Lost codebase issue for one. Figuring out how to best deploy the artifacts for services is
another. And having each developer/deployer figure that out for themselves exacerbates the
issue. Also, we have found that in a large distributed system composed of (lots of) services,
relying on http(md:) based class loading has definite issues as it relates to the infamous
"too many open files" exception [1]. 

Using a maven repository to access artifacts that have been built & tested, both in development
(snapshots) and deployed (immutable artifacts) allows River to take advantage of managed repositories
of available artifacts. Using the dependency management capabilities we can easily derive
the classpath of a service's artifacts, in the exact same way as the service has been developed
and tested.

You can still load the classes dynamically, you just load them locally as opposed to remotely
each time.
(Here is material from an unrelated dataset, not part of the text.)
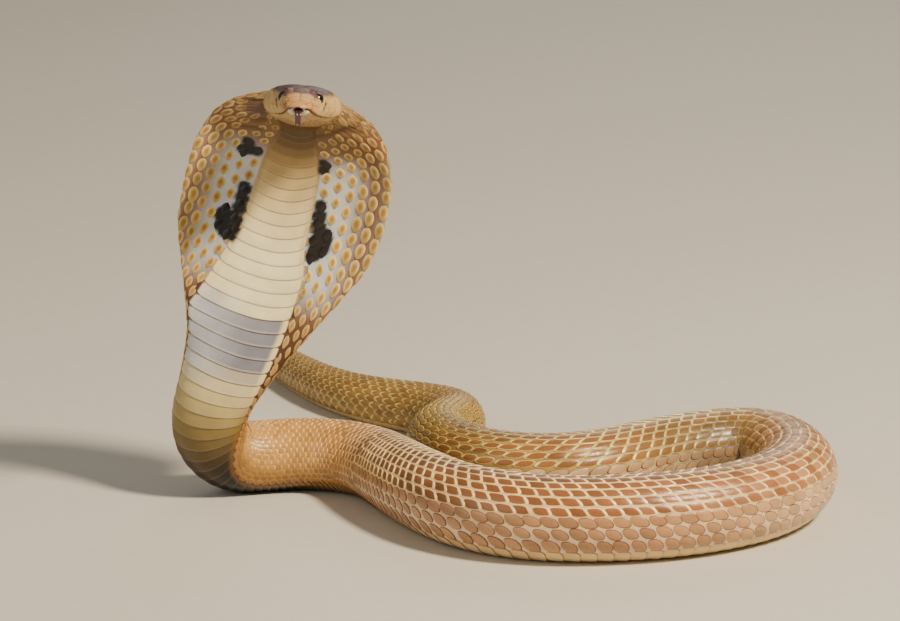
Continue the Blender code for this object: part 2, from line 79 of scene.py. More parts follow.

And, if local, trust becomes implicit since the classes do not come from a remote
location (each time).

So all of the jewels of Jini still are still intact, this approach just allows the requisite
jars to be first downloaded to the client from a maven repository, then loaded locally.

Dennis

[1] Bug ID 4166799, manifests itself on RHEL. If you scroll down you'll see it is not fixed.